#### Given entries ####

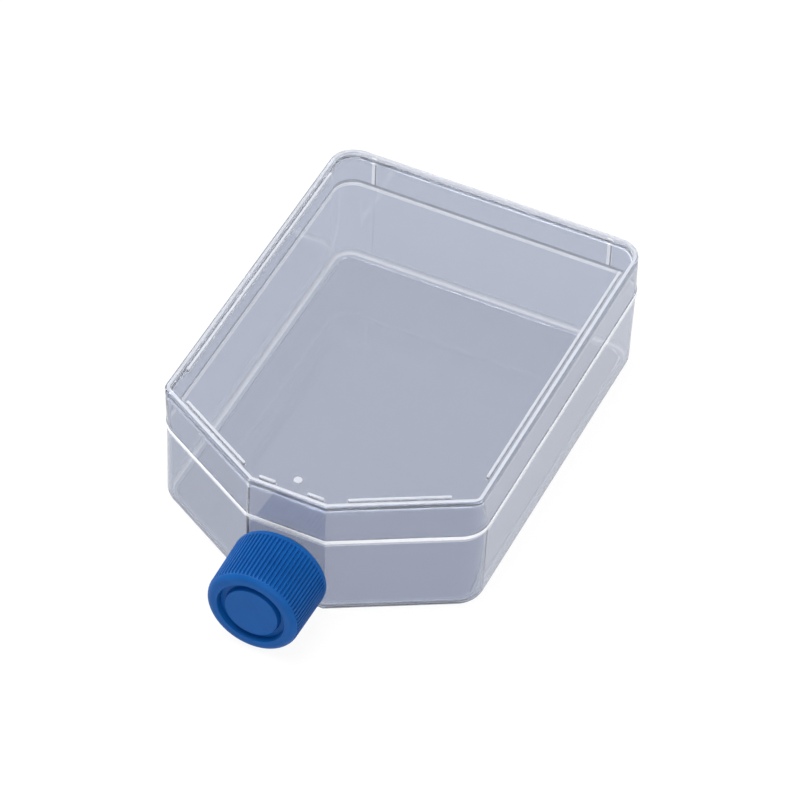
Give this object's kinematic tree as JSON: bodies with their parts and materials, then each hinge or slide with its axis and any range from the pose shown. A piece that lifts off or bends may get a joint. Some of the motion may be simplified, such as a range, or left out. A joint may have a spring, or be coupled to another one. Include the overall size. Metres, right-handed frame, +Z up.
{
  "type": "cell culture flask",
  "caption": "Flat clear flask with tapered shoulders, a stacking rim and a short threaded neck closed by a ribbed screw cap.",
  "frame": {"origin": "on the resting plane, below the middle of the closed flask's overall length and width", "axes": "+Z up, -Y along the neck towards the cap, X across the flask"},
  "size_m": [0.082, 0.1316, 0.0348],
  "materials": {
    "clear_plastic": "clear, slightly grey, polished mould finish",
    "cap_plastic": "satin blue moulding"
  },
  "bodies": {
    "flask": {"lower_shell": "clear_plastic", "upper_shell": "clear_plastic"},
    "cap": {"screw_cap": "cap_plastic"}
  },
  "joints": [
    {"name": "cap_removal", "type": "slide", "parent": "flask", "child": "cap", "axis": [0, -1, 0], "range_m": [0, 0.02]}
  ]
}
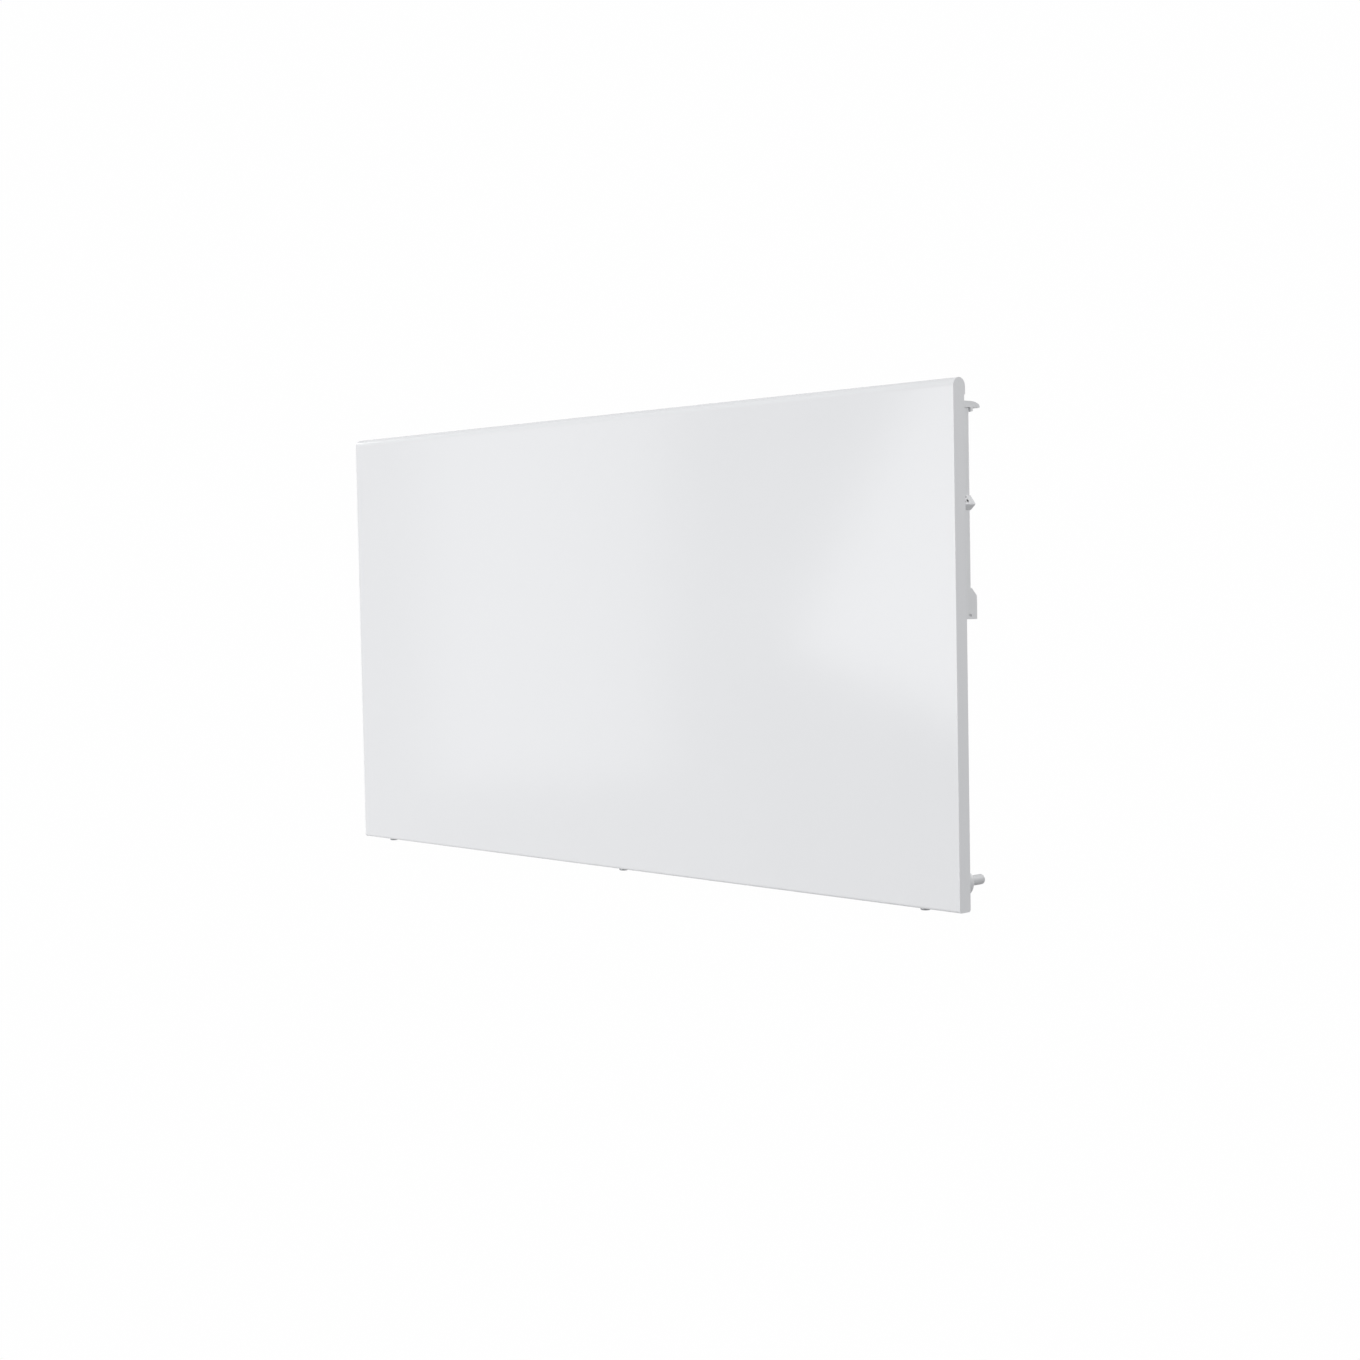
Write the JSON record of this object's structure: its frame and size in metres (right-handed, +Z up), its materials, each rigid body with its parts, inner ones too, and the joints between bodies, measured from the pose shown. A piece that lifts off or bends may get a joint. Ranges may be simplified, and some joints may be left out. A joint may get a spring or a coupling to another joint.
{
  "type": "convector heater",
  "caption": "White flat-panel convector heater hung on a wall bracket, with a slotted rear casing, a finned heating element and a thermostat box with keys, display and mains rocker.",
  "frame": {"origin": "on the wall plane, in the middle of the wall bracket's four screw holes", "axes": "+X to the right as seen from the room, along the heater's width; +Y from the room into the wall; +Z up"},
  "size_m": [0.724, 0.078, 0.3716],
  "materials": {
    "white_enamel": "satin white powder coat",
    "white_enamel_rear": "thin white coat, a little duller",
    "zinc_steel": "zinc-plated, faint spangle",
    "screw_steel": "zinc-plated",
    "shield_aluminium": "bright rolled sheet",
    "element_aluminium": "extruded, fine lines along its length",
    "rod_steel": "drawn tube, slightly tarnished",
    "bush_ceramic": "unglazed",
    "spacer_plastic": "moulded, semi-matt",
    "box_plastic": "moulded, fine spark texture",
    "key_plastic": "moulded, satin",
    "window_glass": "smoked, polished",
    "circuit_board": "green solder mask",
    "black_plastic": "moulded",
    "rocker_plastic": "polished black",
    "yellow_film": "taped transformer",
    "blue_plastic": "moulded",
    "bush_rubber": "matt black"
  },
  "bodies": {
    "wall_bracket": {"wall_bracket": "zinc_steel"},
    "heater": {"front_panel": "white_enamel", "rear_casing": "white_enamel_rear", "panel_screws": "screw_steel", "heat_shield": "shield_aluminium", "element_profile": "element_aluminium", "element_rod": "rod_steel", "element_bracket_left": "zinc_steel", "element_bracket_right": "zinc_steel", "ceramic_bushes": "bush_ceramic", "bracket_rivets": "screw_steel", "thermal_cutout": "bush_ceramic", "wall_spacer_left": "spacer_plastic", "wall_spacer_right": "spacer_plastic", "control_housing": "box_plastic", "control_base": "box_plastic", "control_lid": "box_plastic", "display_window": "window_glass", "display_board": "circuit_board", "display_module": "black_plastic", "key_switches": "black_plastic", "main_board": "circuit_board", "relay": "black_plastic", "power_module": "yellow_film", "terminal_block": "blue_plastic", "sensor_cover": "box_plastic", "room_sensor": "black_plastic", "switch_frame": "black_plastic", "cable_bush": "bush_rubber", "wire_grommet": "bush_rubber", "box_screws": "screw_steel"},
    "key_minus": {"key_minus": "key_plastic"},
    "key_plus": {"key_plus": "key_plastic"},
    "key_power": {"key_power": "key_plastic"},
    "switch_rocker": {"switch_rocker": "rocker_plastic"}
  },
  "joints": [
    {"name": "lift_off", "type": "slide", "parent": "wall_bracket", "child": "heater", "axis": [0, 0, 1], "range_m": [0, 0.0095]},
    {"name": "key_minus_press", "type": "slide", "parent": "heater", "child": "key_minus", "axis": [0, 0, -1], "range_m": [0, 0.0006], "stiffness_N_per_m": 800, "springref_m": -0.0005},
    {"name": "key_plus_press", "type": "slide", "parent": "heater", "child": "key_plus", "axis": [0, 0, -1], "range_m": [0, 0.0006], "stiffness_N_per_m": 800, "springref_m": -0.0005},
    {"name": "key_power_press", "type": "slide", "parent": "heater", "child": "key_power", "axis": [0, 0, -1], "range_m": [0, 0.0006], "stiffness_N_per_m": 800, "springref_m": -0.0005},
    {"name": "mains_rocker", "type": "hinge", "parent": "heater", "child": "switch_rocker", "pos_m": [0.26, -0.038, 0.0136], "axis": [0, 1, 0], "range_deg": [-20, 0]}
  ]
}
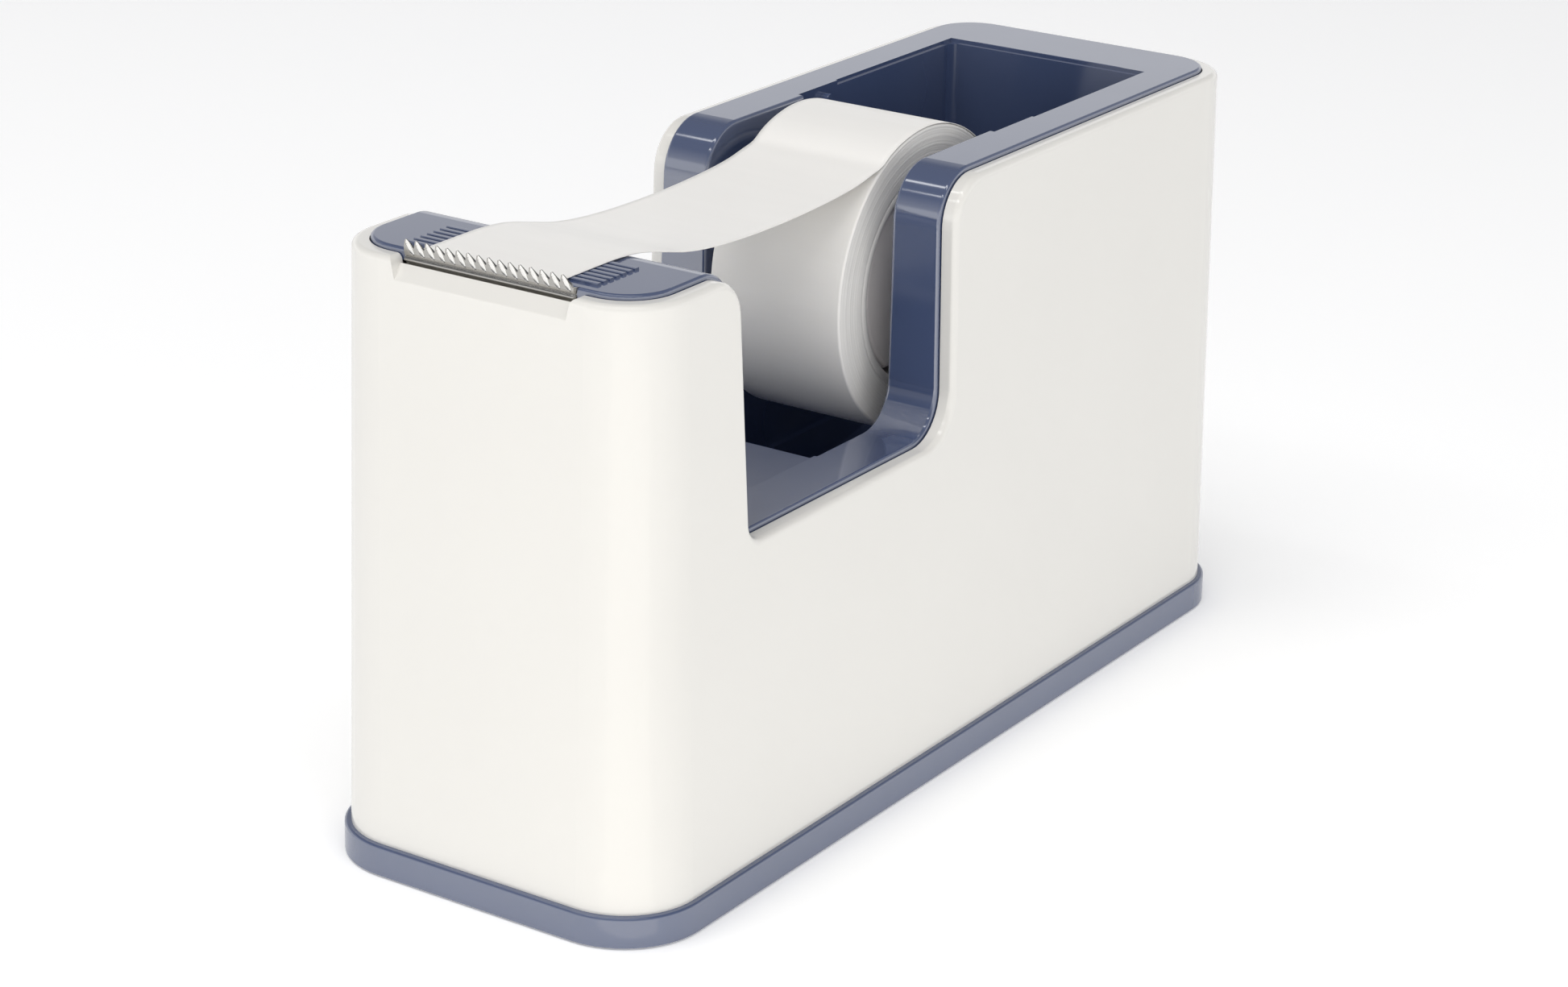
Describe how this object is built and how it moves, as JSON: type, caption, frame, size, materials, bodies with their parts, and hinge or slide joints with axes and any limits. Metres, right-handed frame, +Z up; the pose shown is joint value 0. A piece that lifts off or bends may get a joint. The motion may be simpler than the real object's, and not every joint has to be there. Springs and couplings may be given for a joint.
{
  "type": "tape dispenser",
  "caption": "Desk tape dispenser: tall rounded housing with a hand notch, a reel of white tape in sloping axle slots, a toothed cutting blade and a weighted base.",
  "frame": {"origin": "on the table, under the middle of the housing's outline", "axes": "+X across the width, +Y along the length towards the closed end (the cutting blade is at -Y), +Z up"},
  "size_m": [0.049, 0.14, 0.0773],
  "materials": {
    "outer_shell": "moulded, glossy white",
    "inner_tray": "moulded, glossy blue-grey",
    "base_plate": "moulded, glossy blue-grey",
    "non_slip_pad": "soft foam rubber",
    "ballast_plates": "raw pressed plate",
    "base_screws": "zinc plated",
    "tray_screws": "zinc plated",
    "cutter_blade": "bright spring steel",
    "tape_strip": "satin white film",
    "hub_drum": "moulded, light warm grey",
    "hub_cap": "moulded, light warm grey",
    "axle_pin": "moulded, blue-grey",
    "tape_core": "moulded, off-white",
    "tape_winding": "satin white film edges"
  },
  "bodies": {
    "housing": {"outer_shell": "outer_shell", "inner_tray": "inner_tray", "base_plate": "base_plate", "non_slip_pad": "non_slip_pad", "ballast_plates": "ballast_plates", "base_screws": "base_screws", "tray_screws": "tray_screws", "cutter_blade": "cutter_blade"},
    "tape_end": {"tape_strip": "tape_strip"},
    "reel": {"hub_drum": "hub_drum", "hub_cap": "hub_cap", "axle_pin": "axle_pin", "tape_core": "tape_core", "tape_winding": "tape_winding"}
  },
  "joints": [
    {"name": "reel_lift", "type": "slide", "parent": "housing", "child": "tape_end", "axis": [0, 0.5, 0.866], "range_m": [0, 0.045]},
    {"name": "reel_spin", "type": "hinge", "parent": "tape_end", "child": "reel", "pos_m": [0, 0.0095, 0.0579], "axis": [1, 0, 0], "continuous": true}
  ]
}
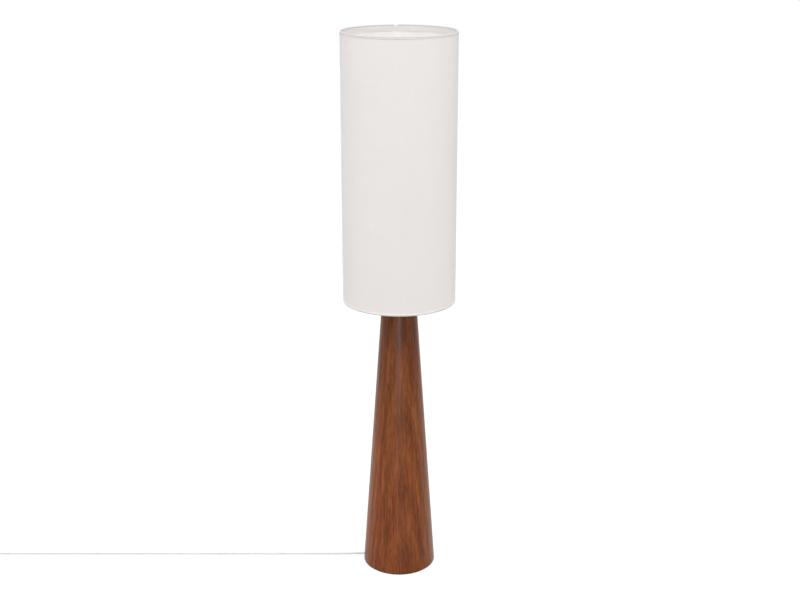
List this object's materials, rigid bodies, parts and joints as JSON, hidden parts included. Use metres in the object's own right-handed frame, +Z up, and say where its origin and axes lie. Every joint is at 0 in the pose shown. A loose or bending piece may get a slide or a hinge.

####

*Your instructions*. Extract each line from the listing that holds the word "rigid".

*Output of the exercise*.
Write the JSON record of this object's structure: its frame and size in metres (right-handed, +Z up), its materials, each rigid body with its parts, inner ones too, and the joints between bodies, measured from the pose shown. A piece that lifts off or bends may get a joint. Ranges may be simplified, and some joints may be left out. A joint may get a spring or a coupling to another joint.
List this object's materials, rigid bodies, parts and joints as JSON, hidden parts included. Use metres in the object's own right-handed frame, +Z up, and say where its origin and axes lie. Every joint is at 0 in the pose shown. A loose or bending piece may get a slide or a hinge.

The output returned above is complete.